━━ Data lines

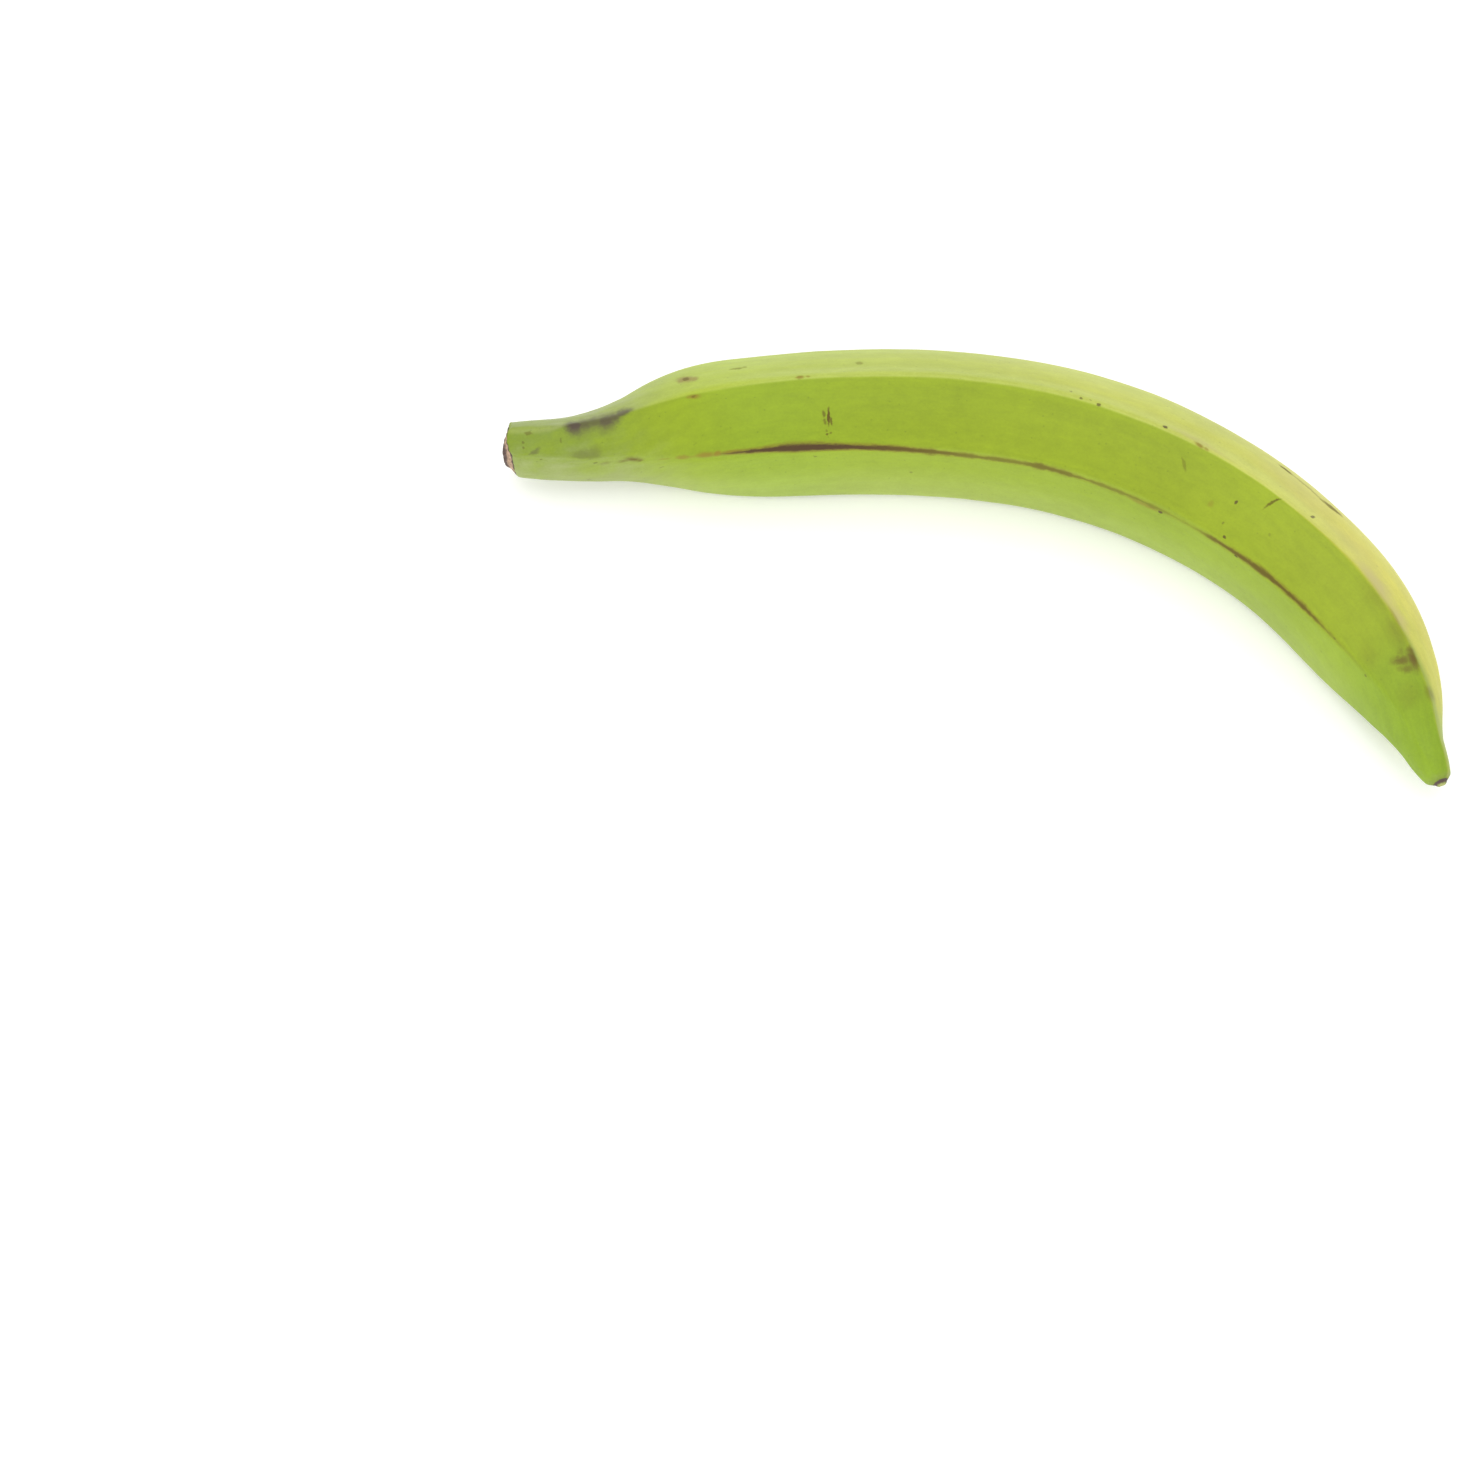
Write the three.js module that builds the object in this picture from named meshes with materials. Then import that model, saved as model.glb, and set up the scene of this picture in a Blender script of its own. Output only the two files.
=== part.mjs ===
// A green cooking plantain, picked, lying on one of its flat sides.
// Stalk, ridged body and beaked tip grew as one piece, so the fruit is one solid.
//
// Millimetres. +X runs along the chord of the bend, from the cut stalk to the tip,
// +Y points to the outer side of the bend, and +Z is up. The origin is on the
// surface that the fruit lies on, under the middle of its bounding box.
//
// The skin is a smooth surface over rings of control points. Each ring is the
// same five-ridged section, set square to the middle line of the fruit.

import * as THREE from "three";

// The section at the belly. A ridge is where two flat sides of the peel meet:
// its angle is counted from the outer side of the bend, up over the top, and its
// reach from the middle line is a share of the fruit's radius. Swell is how far
// the side that follows the ridge stands out at its middle, in mm at the belly.
const BELLY_RADIUS = 22.7;
const RIDGES = [
  { name: "outer", angle: 12, reach: 1.04, swell: 0.9 },
  { name: "top", angle: 82.5, reach: 0.98, swell: 0.8 },
  { name: "inner", angle: 145, reach: 0.95, swell: 1.6 },
  { name: "inner_foot", angle: 228, reach: 1.03, swell: 1.8 },
  { name: "outer_foot", angle: 308, reach: 1.01, swell: 0.9 },
];
const RIDGE_EDGE = 3.2; // from a ridge to the points that hold its sides, at the belly
const EDGE_SWELL = 0.3; // the share of a side's swell that those points take

// The middle line and what the section does along it. Radius is from the middle
// line to the ridges, twist turns the section in degrees, and round is 0 where
// the section is fully angular and 1 where it is a circle.
const STATIONS = [
  { at: "cut", x: 3.6, y: 5.1, z: 13.9, radius: 7.3, twist: -6, round: 0.55 },
  { at: "stalk", x: 9.2, y: 7.0, z: 14.2, radius: 9.1, twist: -5, round: 0.55 },
  { at: "waist", x: 19.8, y: 11.2, z: 14.6, radius: 10.0, twist: -2, round: 0.5 },
  { at: "flare", x: 34.0, y: 19.5, z: 15.5, radius: 13.1, twist: 5, round: 0.38 },
  { at: "flare", x: 42.5, y: 25.3, z: 16.1, radius: 16.8, twist: 8, round: 0.22 },
  { at: "shoulder", x: 51.2, y: 29.9, z: 16.9, radius: 20.0, twist: 7, round: 0.12 },
  { at: "shoulder", x: 65.0, y: 36.1, z: 17.9, radius: 21.6, twist: 2.5, round: 0.03 },
  { at: "body", x: 94.0, y: 49.6, z: 18.8, radius: 22.5, twist: 1.5, round: 0 },
  { at: "belly", x: 126.0, y: 61.2, z: 18.9, radius: 22.7, twist: 2, round: 0 },
  { at: "body", x: 159.0, y: 67.1, z: 18.8, radius: 22.5, twist: 2.5, round: 0 },
  { at: "body", x: 193.0, y: 66.0, z: 18.4, radius: 22.0, twist: 2.5, round: 0 },
  { at: "body", x: 230.0, y: 55.2, z: 17.3, radius: 20.7, twist: 1, round: 0 },
  { at: "taper", x: 259.0, y: 38.0, z: 16.0, radius: 18.7, twist: -5, round: 0 },
  { at: "taper", x: 276.0, y: 22.8, z: 14.8, radius: 12.8, twist: -15, round: 0.1 },
  { at: "beak", x: 286.0, y: 11.2, z: 13.4, radius: 6.8, twist: -27, round: 0.4 },
  { at: "beak", x: 290.0, y: 6.4, z: 12.7, radius: 5.4, twist: -27, round: 0.7 },
  { at: "tip", x: 292.5, y: 3.4, z: 12.3, radius: 4.5, twist: -27, round: 0.9 },
];

// Rings of control points stand this far apart, closer where the form turns fast.
const END_SPACING = 3.4;
const BODY_SPACING = 9;
const STALK_ZONE = 34;
const BEAK_ZONE = 34;

// The broken end of the stalk and the scar at the tip, ring by ring inwards from
// the rim: beyond is how far a ring stands out past the rim, share is its radius
// as a share of the rim's.
const STALK_END = [
  { beyond: 0.5, share: 0.97 },
  { beyond: 1.1, share: 0.86 },
  { beyond: 2.0, share: 0.6 },
  { beyond: 2.6, share: 0.28 },
];
const STALK_SLANT = 0.4; // the break leans, lower on the inner side of the bend
const STALK_SLANT_ANGLE = 30;
const TIP_END = [
  { beyond: 1.0, share: 0.9 },
  { beyond: 1.6, share: 0.66 },
  { beyond: 1.9, share: 0.45 },
  { beyond: 2.6, share: 0.4 },
  { beyond: 2.9, share: 0.2 },
];

const STEPS_AROUND = 2; // facets for each control point round the section
const STEPS_ALONG = 1;

const PEEL = { color: 0x9fb43a, roughness: 0.45, metalness: 0 };

const radians = THREE.MathUtils.degToRad;

// The section at the belly, as control points round it: four for each ridge.
function bellySection() {
  const corners = RIDGES.map(({ angle, reach }) =>
    new THREE.Vector2(1, 0).rotateAround(new THREE.Vector2(), radians(angle))
      .multiplyScalar(reach * BELLY_RADIUS));
  const points = [];
  corners.forEach((corner, i) => {
    const before = corners.at(i - 1);
    const after = corners[(i + 1) % corners.length];
    const swellBefore = RIDGES.at(i - 1).swell;
    const swellAfter = RIDGES[i].swell;
    points.push(sidePoint(corner, before, RIDGE_EDGE, -EDGE_SWELL * swellBefore));
    points.push(corner);
    points.push(sidePoint(corner, after, RIDGE_EDGE, EDGE_SWELL * swellAfter));
    points.push(sidePoint(corner, after, corner.distanceTo(after) / 2, swellAfter));
  });
  return points;
}

// The point that far from a corner towards the next one, moved off the line.
function sidePoint(corner, next, distance, off) {
  const run = next.clone().sub(corner).normalize();
  const out = new THREE.Vector2(run.y, -run.x);
  return corner.clone().addScaledVector(run, distance).addScaledVector(out, off);
}

const VALUES = ["x", "y", "z", "radius", "twist", "round"];

// Every station's distance along the middle line.
function stationDistances() {
  const distances = [0];
  for (let i = 1; i < STATIONS.length; i++) {
    const a = STATIONS[i - 1];
    const b = STATIONS[i];
    distances.push(distances[i - 1] + Math.hypot(b.x - a.x, b.y - a.y, b.z - a.z));
  }
  return distances;
}

const DISTANCES = stationDistances();
const LENGTH = DISTANCES.at(-1);

// How fast a value changes at a station: the mean of the slopes on both sides,
// each weighted by the other side's length.
function slopeAt(i, value) {
  const slope = (j) =>
    (STATIONS[j + 1][value] - STATIONS[j][value]) / (DISTANCES[j + 1] - DISTANCES[j]);
  if (i === 0) return slope(0);
  if (i === STATIONS.length - 1) return slope(i - 1);
  const before = DISTANCES[i] - DISTANCES[i - 1];
  const after = DISTANCES[i + 1] - DISTANCES[i];
  return (slope(i - 1) * after + slope(i) * before) / (before + after);
}

// The fruit's values at a distance along the middle line, on a smooth curve
// through the stations.
function valuesAt(distance) {
  let i = 0;
  while (i < STATIONS.length - 2 && distance > DISTANCES[i + 1]) i++;
  const span = DISTANCES[i + 1] - DISTANCES[i];
  const t = (distance - DISTANCES[i]) / span;
  const found = {};
  for (const value of VALUES) {
    const start = STATIONS[i][value];
    const end = STATIONS[i + 1][value];
    found[value] =
      start * (2 * t ** 3 - 3 * t ** 2 + 1) +
      end * (3 * t ** 2 - 2 * t ** 3) +
      slopeAt(i, value) * span * (t ** 3 - 2 * t ** 2 + t) +
      slopeAt(i + 1, value) * span * (t ** 3 - t ** 2);
  }
  return found;
}

// Where the rings stand along the middle line.
function ringDistances() {
  const zones = [
    [0, STALK_ZONE, END_SPACING],
    [STALK_ZONE, LENGTH - BEAK_ZONE, BODY_SPACING],
    [LENGTH - BEAK_ZONE, LENGTH, END_SPACING],
  ];
  const found = [0];
  for (const [from, to, spacing] of zones) {
    const count = Math.round((to - from) / spacing);
    for (let i = 1; i <= count; i++) found.push(from + ((to - from) * i) / count);
  }
  return found;
}

// The directions of a ring: along the fruit, outwards and up.
function directionsAt(distance) {
  const reach = 1;
  const from = valuesAt(Math.max(0, distance - reach));
  const to = valuesAt(Math.min(LENGTH, distance + reach));
  const along = new THREE.Vector3(to.x - from.x, to.y - from.y, to.z - from.z).normalize();
  const outward = new THREE.Vector3(-along.y, along.x, 0).normalize();
  const up = along.clone().cross(outward);
  return { along, outward, up };
}

// One ring of control points. Share shrinks it, and shift(angle) moves its points
// along the fruit.
function ring(distance, section, share = 1, shift = () => 0) {
  const { x, y, z, radius, twist, round } = valuesAt(distance);
  const { along, outward, up } = directionsAt(distance);
  const mean = section.reduce((sum, p) => sum + p.length(), 0) / section.length;
  const size = (radius / BELLY_RADIUS) * share;
  return section.map((p) => {
    const angle = p.angle() + radians(twist);
    const reach = THREE.MathUtils.lerp(p.length(), mean, round) * size;
    return new THREE.Vector3(x, y, z)
      .addScaledVector(outward, reach * Math.cos(angle))
      .addScaledVector(up, reach * Math.sin(angle))
      .addScaledVector(along, shift(angle));
  });
}

// All rings, from the middle of the broken stalk to the middle of the tip scar.
function controlRings() {
  const section = bellySection();
  const slant = (angle) => -STALK_SLANT * Math.cos(angle - radians(STALK_SLANT_ANGLE));
  const stalkEnd = STALK_END.toReversed().map(({ beyond, share }) =>
    ring(0, section, share, (angle) => slant(angle) * share - beyond));
  const [cut, ...body] = ringDistances();
  const tipEnd = TIP_END.map(({ beyond, share }) =>
    ring(LENGTH, section, share, () => beyond));
  return [
    ...stalkEnd,
    ring(cut, section, 1, slant),
    ...body.map((distance) => ring(distance, section)),
    ...tipEnd,
  ];
}

// A point of the cubic B-spline over four control points, t from 0 to 1.
function splinePoint(points, t) {
  const weights = [
    (1 - t) ** 3,
    3 * t ** 3 - 6 * t ** 2 + 4,
    -3 * t ** 3 + 3 * t ** 2 + 3 * t + 1,
    t ** 3,
  ];
  const found = new THREE.Vector3();
  points.forEach((p, i) => found.addScaledVector(p, weights[i] / 6));
  return found;
}

// The rings of the finished skin, on the smooth surface over the control rings.
function skinRings() {
  const control = controlRings();
  const around = control[0].length;
  const rounded = control.map((points) => {
    const found = [];
    for (let i = 0; i < around * STEPS_AROUND; i++) {
      const first = Math.floor(i / STEPS_AROUND) - 1 + around;
      const four = [0, 1, 2, 3].map((k) => points[(first + k) % around]);
      found.push(splinePoint(four, (i % STEPS_AROUND) / STEPS_AROUND));
    }
    return found;
  });
  const last = rounded.length - 1;
  const rows = [];
  for (let i = 0; i < last * STEPS_ALONG; i++) {
    const first = Math.floor(i / STEPS_ALONG) - 1;
    const t = (i % STEPS_ALONG) / STEPS_ALONG;
    rows.push(rounded[0].map((_, j) => {
      const four = [0, 1, 2, 3].map((k) =>
        rounded[THREE.MathUtils.clamp(first + k, 0, last)][j]);
      return splinePoint(four, t);
    }));
  }
  rows.push(rounded[last]);
  return rows;
}

function middleOf(points) {
  const sum = points.reduce((total, p) => total.add(p), new THREE.Vector3());
  return sum.divideScalar(points.length);
}

// The closed skin: bands of triangles between the rings, a fan at each end, and
// the underside pressed flat where it would pass through the surface.
function fruitGeometry() {
  const rows = skinRings();
  const around = rows[0].length;
  const points = [...rows.flat(), middleOf(rows[0]), middleOf(rows.at(-1))];
  const stalkMiddle = points.length - 2;
  const tipMiddle = points.length - 1;
  const lastRow = (rows.length - 1) * around;
  const triangles = [];
  for (let j = 0; j < around; j++) {
    const next = (j + 1) % around;
    triangles.push(stalkMiddle, next, j);
    triangles.push(tipMiddle, lastRow + j, lastRow + next);
    for (let row = 0; row < lastRow; row += around) {
      triangles.push(row + j, row + next, row + around + next);
      triangles.push(row + j, row + around + next, row + around + j);
    }
  }
  const positions = points.flatMap(({ x, y, z }) => [x, y, Math.max(z, 0)]);
  const geometry = new THREE.BufferGeometry();
  geometry.setAttribute("position", new THREE.Float32BufferAttribute(positions, 3));
  geometry.setIndex(triangles);
  geometry.computeBoundingBox();
  const middle = geometry.boundingBox.getCenter(new THREE.Vector3());
  geometry.translate(-middle.x, -middle.y, 0);
  geometry.computeVertexNormals();
  return geometry;
}

const fruit = new THREE.Mesh(fruitGeometry(), new THREE.MeshStandardMaterial(PEEL));
fruit.name = "plantain_fruit";

const plantain = new THREE.Group();
plantain.name = "plantain";
plantain.add(fruit);

export default plantain;
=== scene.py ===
import math
from collections import namedtuple

import bmesh
import bpy
from bpy.props import FloatProperty, FloatVectorProperty, IntProperty, PointerProperty
from bpy.types import Operator, Panel, PropertyGroup
from mathutils import Matrix, Vector


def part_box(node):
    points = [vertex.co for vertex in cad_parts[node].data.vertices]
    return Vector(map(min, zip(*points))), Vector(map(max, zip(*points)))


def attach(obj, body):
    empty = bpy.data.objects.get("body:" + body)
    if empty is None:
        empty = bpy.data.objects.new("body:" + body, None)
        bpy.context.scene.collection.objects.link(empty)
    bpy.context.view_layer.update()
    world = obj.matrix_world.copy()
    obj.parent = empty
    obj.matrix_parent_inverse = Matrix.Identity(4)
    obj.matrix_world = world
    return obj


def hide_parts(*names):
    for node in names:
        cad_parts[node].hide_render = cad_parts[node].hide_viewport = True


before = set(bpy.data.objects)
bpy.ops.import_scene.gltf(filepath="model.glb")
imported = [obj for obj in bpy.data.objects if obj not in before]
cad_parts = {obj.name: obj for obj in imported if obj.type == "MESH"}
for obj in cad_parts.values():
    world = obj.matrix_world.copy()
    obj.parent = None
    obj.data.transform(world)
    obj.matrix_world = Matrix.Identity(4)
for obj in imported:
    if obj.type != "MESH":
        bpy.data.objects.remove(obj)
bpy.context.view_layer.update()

bl_info = {
    "name": "Green Plantain",
    "version": (1, 0, 0),
    "blender": (4, 5, 0),
    "location": "View3D > Sidebar > Plantain",
    "description": "Models one green cooking plantain and a plain studio round it",
    "category": "Object",
}

# The frame is in metres, +X from the cut stalk to the tip, +Y to the outer side of
# the bend and +Z up. The tables below are in millimetres.
MM = 0.001
NODE = "plantain_fruit"

# The section at the belly. A ridge is where two flat sides of the peel meet: its
# angle is counted from the outer side of the bend up over the top, reach is its
# distance from the middle line as a share of the fruit's radius, and swell is how
# far the side after it stands out at its middle, in mm.
Ridge = namedtuple("Ridge", "name angle reach swell")
RIDGES = (
    Ridge("outer", 12, 1.04, 0.9),
    Ridge("top", 82.5, 0.98, 0.8),
    Ridge("inner", 145, 0.95, 1.6),
    Ridge("inner foot", 228, 1.03, 1.8),
    Ridge("outer foot", 308, 1.01, 0.9),
)
POINTS_PER_RIDGE = 4
POINTS_AROUND = POINTS_PER_RIDGE * len(RIDGES)
EDGE_SWELL = 0.3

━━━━

Start at the line with "const fruit = new" and stop after the line with "bpy.data.objects.remove(obj)". Repeat exactly the lines in that range.

const fruit = new THREE.Mesh(fruitGeometry(), new THREE.MeshStandardMaterial(PEEL));
fruit.name = "plantain_fruit";

const plantain = new THREE.Group();
plantain.name = "plantain";
plantain.add(fruit);

export default plantain;
=== scene.py ===
import math
from collections import namedtuple

import bmesh
import bpy
from bpy.props import FloatProperty, FloatVectorProperty, IntProperty, PointerProperty
from bpy.types import Operator, Panel, PropertyGroup
from mathutils import Matrix, Vector


def part_box(node):
    points = [vertex.co for vertex in cad_parts[node].data.vertices]
    return Vector(map(min, zip(*points))), Vector(map(max, zip(*points)))


def attach(obj, body):
    empty = bpy.data.objects.get("body:" + body)
    if empty is None:
        empty = bpy.data.objects.new("body:" + body, None)
        bpy.context.scene.collection.objects.link(empty)
    bpy.context.view_layer.update()
    world = obj.matrix_world.copy()
    obj.parent = empty
    obj.matrix_parent_inverse = Matrix.Identity(4)
    obj.matrix_world = world
    return obj


def hide_parts(*names):
    for node in names:
        cad_parts[node].hide_render = cad_parts[node].hide_viewport = True


before = set(bpy.data.objects)
bpy.ops.import_scene.gltf(filepath="model.glb")
imported = [obj for obj in bpy.data.objects if obj not in before]
cad_parts = {obj.name: obj for obj in imported if obj.type == "MESH"}
for obj in cad_parts.values():
    world = obj.matrix_world.copy()
    obj.parent = None
    obj.data.transform(world)
    obj.matrix_world = Matrix.Identity(4)
for obj in imported:
    if obj.type != "MESH":
        bpy.data.objects.remove(obj)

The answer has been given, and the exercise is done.